Tuesday, November 1, 2011

Where the Title Comes From...

When the house is quiet and I'm sitting by myself, I want to eat.

When I'm sitting down to spend time listening to the Lord and learning from His word, my mind often turns to food.

But nothing awaits me there.  My desire is to be satisfied in the morning by His unfailing love so I may sing for joy and be glad all my days (Psalm 90:14).  And to quit trying to satisfy myself with anything else.

Today seems like a good day to commit to the journey.  When this brown couch and keyboard call my name in the afternoon the battle in my mind is easier to fight.  Here, the thoughts of God's word and Bible teachers I have listened to come together and I can put them on "paper" and refresh my mind and sink the words in deeper.  Fill up.

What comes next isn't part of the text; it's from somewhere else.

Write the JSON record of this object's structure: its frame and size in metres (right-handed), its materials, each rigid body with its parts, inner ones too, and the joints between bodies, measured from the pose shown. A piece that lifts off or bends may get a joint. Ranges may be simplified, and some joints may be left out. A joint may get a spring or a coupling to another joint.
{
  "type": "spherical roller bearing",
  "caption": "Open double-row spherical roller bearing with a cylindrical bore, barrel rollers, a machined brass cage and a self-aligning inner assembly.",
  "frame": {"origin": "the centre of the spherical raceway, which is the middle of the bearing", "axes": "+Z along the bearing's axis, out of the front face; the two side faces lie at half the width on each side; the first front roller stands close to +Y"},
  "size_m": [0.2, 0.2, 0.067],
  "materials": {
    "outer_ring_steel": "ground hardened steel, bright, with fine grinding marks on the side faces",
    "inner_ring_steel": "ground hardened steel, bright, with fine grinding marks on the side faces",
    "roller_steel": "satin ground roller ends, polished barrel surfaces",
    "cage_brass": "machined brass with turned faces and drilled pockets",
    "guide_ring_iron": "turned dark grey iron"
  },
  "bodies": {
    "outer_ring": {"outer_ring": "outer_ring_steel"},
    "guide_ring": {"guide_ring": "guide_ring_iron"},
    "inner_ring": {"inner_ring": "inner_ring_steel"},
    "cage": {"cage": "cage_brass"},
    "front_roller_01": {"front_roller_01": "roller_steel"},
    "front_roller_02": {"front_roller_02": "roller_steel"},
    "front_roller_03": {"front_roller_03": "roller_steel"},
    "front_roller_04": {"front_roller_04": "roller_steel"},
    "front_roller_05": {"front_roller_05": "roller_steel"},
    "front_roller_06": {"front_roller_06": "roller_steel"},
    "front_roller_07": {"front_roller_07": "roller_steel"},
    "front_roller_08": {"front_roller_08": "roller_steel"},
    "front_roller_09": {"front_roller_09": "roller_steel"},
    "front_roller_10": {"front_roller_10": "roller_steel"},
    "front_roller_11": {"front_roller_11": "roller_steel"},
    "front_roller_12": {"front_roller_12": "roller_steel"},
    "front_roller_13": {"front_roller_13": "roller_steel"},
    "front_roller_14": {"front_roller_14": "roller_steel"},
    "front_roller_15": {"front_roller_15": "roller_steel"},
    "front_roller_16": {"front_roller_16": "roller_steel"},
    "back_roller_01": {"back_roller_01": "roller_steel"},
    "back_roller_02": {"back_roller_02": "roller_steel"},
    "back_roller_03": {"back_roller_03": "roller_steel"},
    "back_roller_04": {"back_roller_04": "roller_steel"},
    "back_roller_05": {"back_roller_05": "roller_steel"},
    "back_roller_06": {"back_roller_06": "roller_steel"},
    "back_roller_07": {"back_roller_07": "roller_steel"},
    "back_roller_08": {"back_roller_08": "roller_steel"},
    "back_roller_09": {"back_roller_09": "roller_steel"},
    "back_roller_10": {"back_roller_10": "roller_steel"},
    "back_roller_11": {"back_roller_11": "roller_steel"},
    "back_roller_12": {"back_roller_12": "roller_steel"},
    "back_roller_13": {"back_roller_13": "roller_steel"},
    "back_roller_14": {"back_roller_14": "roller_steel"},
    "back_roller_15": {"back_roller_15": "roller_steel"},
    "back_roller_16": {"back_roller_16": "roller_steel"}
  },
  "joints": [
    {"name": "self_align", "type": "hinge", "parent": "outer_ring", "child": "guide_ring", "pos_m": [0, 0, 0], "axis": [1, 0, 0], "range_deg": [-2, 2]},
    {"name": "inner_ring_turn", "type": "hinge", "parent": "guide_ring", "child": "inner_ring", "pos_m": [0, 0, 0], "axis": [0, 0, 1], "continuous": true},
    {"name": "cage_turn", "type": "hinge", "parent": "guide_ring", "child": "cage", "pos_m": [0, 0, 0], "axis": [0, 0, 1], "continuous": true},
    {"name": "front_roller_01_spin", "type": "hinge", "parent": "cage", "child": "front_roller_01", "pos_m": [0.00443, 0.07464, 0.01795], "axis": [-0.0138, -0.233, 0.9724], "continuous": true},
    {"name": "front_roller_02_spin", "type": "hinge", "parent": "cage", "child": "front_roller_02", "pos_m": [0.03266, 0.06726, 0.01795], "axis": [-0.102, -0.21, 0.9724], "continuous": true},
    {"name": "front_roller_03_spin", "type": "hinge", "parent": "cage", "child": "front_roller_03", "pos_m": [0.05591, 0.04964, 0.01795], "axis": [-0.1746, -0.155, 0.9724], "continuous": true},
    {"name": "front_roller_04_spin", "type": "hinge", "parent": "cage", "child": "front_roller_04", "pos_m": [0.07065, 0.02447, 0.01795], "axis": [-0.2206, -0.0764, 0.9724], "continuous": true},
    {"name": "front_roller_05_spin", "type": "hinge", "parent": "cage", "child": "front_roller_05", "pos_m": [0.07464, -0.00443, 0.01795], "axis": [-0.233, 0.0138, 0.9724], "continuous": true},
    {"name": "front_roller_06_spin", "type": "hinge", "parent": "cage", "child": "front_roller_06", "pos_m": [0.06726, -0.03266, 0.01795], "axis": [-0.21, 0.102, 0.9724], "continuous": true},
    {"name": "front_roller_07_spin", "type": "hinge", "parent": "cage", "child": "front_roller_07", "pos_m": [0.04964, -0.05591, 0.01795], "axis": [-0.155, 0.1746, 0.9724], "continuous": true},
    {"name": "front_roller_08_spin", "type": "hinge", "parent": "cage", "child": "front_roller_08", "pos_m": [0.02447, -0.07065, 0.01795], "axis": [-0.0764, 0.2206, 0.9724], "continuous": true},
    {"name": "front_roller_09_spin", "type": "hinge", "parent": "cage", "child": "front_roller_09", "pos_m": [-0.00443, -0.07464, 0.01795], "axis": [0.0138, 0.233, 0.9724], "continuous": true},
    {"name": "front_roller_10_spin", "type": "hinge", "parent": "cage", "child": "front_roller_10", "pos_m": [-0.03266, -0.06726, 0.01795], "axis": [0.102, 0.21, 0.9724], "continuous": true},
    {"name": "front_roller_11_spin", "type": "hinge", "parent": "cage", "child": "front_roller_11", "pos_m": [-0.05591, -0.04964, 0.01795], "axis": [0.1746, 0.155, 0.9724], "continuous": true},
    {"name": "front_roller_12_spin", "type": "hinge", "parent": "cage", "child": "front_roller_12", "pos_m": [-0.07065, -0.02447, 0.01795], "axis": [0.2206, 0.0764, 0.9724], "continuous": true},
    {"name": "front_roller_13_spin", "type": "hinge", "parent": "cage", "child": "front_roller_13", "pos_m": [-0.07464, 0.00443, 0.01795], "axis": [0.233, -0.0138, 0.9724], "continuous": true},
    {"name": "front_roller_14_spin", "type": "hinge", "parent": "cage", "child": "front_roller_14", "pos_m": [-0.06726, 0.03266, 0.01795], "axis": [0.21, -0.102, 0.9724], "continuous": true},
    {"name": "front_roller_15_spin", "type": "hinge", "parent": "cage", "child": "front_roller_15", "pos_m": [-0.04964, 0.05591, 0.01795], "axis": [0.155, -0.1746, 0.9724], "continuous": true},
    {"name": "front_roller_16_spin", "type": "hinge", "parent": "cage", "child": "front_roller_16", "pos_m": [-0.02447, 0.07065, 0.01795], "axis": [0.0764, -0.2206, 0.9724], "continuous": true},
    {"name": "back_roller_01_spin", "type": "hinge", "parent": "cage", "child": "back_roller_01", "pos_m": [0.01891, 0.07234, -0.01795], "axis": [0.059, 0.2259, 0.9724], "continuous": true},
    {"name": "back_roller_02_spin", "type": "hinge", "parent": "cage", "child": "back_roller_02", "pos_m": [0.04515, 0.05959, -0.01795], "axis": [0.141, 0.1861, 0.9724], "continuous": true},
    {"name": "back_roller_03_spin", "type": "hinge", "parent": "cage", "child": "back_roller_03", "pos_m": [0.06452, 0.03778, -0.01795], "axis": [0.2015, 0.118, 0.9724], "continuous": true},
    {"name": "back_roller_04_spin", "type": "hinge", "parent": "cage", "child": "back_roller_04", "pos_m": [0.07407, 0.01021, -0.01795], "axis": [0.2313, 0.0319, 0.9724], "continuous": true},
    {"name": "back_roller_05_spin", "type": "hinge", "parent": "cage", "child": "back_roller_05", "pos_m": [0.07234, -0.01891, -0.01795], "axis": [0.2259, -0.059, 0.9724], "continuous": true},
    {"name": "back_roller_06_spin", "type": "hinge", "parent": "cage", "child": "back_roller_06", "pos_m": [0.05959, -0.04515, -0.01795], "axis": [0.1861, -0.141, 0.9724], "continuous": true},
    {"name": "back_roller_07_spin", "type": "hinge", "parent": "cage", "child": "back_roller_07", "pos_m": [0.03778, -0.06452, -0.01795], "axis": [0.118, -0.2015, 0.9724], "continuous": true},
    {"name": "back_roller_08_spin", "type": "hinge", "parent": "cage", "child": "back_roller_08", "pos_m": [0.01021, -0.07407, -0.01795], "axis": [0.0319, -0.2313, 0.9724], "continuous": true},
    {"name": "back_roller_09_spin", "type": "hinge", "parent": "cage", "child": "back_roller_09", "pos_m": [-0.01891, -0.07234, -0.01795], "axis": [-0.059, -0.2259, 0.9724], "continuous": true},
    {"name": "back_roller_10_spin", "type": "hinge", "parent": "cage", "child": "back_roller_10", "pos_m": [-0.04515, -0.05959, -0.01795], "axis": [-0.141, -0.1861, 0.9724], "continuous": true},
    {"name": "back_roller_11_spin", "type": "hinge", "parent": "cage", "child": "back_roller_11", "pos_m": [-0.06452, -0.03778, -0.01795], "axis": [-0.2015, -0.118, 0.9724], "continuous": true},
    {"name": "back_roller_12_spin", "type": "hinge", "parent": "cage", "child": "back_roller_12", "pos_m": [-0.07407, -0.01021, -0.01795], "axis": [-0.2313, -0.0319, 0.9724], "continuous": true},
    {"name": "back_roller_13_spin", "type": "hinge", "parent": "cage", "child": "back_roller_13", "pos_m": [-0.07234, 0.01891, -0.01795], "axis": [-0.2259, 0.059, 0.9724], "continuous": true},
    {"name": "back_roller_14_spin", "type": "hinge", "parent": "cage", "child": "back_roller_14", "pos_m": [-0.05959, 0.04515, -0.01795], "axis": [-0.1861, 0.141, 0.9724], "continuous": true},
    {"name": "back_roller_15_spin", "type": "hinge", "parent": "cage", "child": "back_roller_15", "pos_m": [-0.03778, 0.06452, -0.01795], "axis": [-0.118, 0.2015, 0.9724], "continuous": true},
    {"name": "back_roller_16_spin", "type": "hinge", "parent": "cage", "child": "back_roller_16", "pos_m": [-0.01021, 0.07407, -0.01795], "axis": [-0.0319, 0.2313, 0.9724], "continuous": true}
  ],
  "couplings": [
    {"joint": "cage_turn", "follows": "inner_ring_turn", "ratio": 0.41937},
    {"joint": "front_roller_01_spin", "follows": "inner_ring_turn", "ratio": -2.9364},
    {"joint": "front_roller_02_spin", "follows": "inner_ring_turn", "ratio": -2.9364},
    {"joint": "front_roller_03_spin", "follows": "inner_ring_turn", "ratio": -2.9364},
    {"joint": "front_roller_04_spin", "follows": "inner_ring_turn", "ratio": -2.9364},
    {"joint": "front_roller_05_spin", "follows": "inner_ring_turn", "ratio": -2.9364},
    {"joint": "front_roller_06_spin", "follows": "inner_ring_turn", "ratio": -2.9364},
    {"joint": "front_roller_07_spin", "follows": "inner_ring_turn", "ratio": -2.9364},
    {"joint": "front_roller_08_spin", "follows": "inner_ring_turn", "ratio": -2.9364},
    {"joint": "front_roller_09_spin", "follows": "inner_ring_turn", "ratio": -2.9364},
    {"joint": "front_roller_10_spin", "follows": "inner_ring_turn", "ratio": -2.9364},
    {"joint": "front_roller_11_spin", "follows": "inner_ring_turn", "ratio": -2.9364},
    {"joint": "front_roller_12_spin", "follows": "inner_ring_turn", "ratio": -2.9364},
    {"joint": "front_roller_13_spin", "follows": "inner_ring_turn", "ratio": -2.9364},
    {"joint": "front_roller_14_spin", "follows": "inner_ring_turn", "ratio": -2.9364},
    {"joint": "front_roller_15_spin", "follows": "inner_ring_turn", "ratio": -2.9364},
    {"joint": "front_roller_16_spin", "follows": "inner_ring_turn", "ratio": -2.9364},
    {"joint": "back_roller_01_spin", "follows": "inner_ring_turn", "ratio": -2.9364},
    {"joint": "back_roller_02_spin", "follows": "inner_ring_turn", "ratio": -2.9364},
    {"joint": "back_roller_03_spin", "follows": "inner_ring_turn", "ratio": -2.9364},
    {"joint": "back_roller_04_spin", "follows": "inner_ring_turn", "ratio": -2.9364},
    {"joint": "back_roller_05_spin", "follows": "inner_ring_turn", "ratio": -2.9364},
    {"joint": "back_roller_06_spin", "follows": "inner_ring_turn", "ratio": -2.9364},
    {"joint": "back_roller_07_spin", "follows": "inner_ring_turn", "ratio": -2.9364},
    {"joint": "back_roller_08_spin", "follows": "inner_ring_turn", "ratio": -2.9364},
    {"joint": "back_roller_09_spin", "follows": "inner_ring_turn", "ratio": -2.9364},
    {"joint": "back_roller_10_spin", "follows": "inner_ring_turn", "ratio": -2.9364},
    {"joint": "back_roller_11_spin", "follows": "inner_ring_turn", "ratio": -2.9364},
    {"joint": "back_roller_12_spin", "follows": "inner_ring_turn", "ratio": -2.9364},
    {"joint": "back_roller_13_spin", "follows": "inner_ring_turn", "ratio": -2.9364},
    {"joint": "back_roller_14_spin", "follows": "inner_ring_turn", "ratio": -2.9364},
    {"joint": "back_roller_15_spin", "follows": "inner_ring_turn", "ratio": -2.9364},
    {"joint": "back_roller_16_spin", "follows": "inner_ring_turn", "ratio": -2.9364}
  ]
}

So many times other sources are where I have searched.  Acceptance from others, books, church work.  But my biggest weakness is food.  Kind of odd.  To expect a lifeless thing to nurse my wounds.  When my sweet tooth and carb cravings encourage me I indulge and am satisfied for a moment.  The moment passes and there is defeat.  Shame.  Acceptance.

A sin that clings.  Choosing to be satisfied by anyone other than the God who created me to crave Him.

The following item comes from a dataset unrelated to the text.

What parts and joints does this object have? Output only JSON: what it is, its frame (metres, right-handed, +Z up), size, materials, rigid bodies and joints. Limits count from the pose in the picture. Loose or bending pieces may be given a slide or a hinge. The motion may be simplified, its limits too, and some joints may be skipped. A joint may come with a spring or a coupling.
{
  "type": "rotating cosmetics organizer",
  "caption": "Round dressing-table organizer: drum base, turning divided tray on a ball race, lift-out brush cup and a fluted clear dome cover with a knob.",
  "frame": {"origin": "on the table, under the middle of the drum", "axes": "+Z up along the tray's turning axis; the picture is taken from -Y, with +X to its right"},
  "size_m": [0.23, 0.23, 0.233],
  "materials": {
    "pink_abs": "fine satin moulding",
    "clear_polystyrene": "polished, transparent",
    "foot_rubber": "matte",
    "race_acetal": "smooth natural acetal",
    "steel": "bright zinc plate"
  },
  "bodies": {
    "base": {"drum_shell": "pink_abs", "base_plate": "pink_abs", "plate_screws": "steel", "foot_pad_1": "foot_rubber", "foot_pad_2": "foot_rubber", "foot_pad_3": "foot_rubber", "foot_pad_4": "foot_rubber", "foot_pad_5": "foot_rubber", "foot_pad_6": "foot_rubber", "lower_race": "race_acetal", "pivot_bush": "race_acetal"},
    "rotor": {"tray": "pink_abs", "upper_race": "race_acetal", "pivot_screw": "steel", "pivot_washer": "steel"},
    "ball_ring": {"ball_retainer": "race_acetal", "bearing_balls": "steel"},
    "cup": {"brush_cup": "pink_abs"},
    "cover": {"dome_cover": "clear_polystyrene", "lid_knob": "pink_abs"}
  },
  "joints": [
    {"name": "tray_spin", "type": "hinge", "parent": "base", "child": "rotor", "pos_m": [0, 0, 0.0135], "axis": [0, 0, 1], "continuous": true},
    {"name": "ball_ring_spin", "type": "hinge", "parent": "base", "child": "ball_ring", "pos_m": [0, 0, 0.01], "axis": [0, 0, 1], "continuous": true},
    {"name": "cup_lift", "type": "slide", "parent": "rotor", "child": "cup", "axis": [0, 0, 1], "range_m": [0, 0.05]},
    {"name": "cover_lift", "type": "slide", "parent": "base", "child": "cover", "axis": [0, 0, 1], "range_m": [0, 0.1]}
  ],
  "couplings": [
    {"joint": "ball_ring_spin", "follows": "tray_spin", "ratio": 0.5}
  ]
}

I have been blogging for a number of months now, but it seems that it will be more purposeful for a time.  I am committing to a 30 day journey.  Not one that's been crafted by anyone but the God I called on this morning after a day of feeling like I failed.  He seems to be urging me to share my story. I pray that if you relate to any of these words you might join me.  That we can encourage each other, pray for each other, and know that we are not walking alone.

I know I can't be the only one.
I know how embarrassing it is to say it out loud sometimes.
I know how lonely it is to think no one else will understand you.
I know the defeat of falling into the pit one day and struggling to climb out the next.
I know the feeling of victory and then the conscious choice to walk into sin shortly after.
I know what if feels like to wake up with only one thing on your mind and have it weigh heavy all day.
And I know there is One who is walking with us and ready to rejoice with us on the other side.   Did you see it in Psalm 90:14?  His love is unfailing!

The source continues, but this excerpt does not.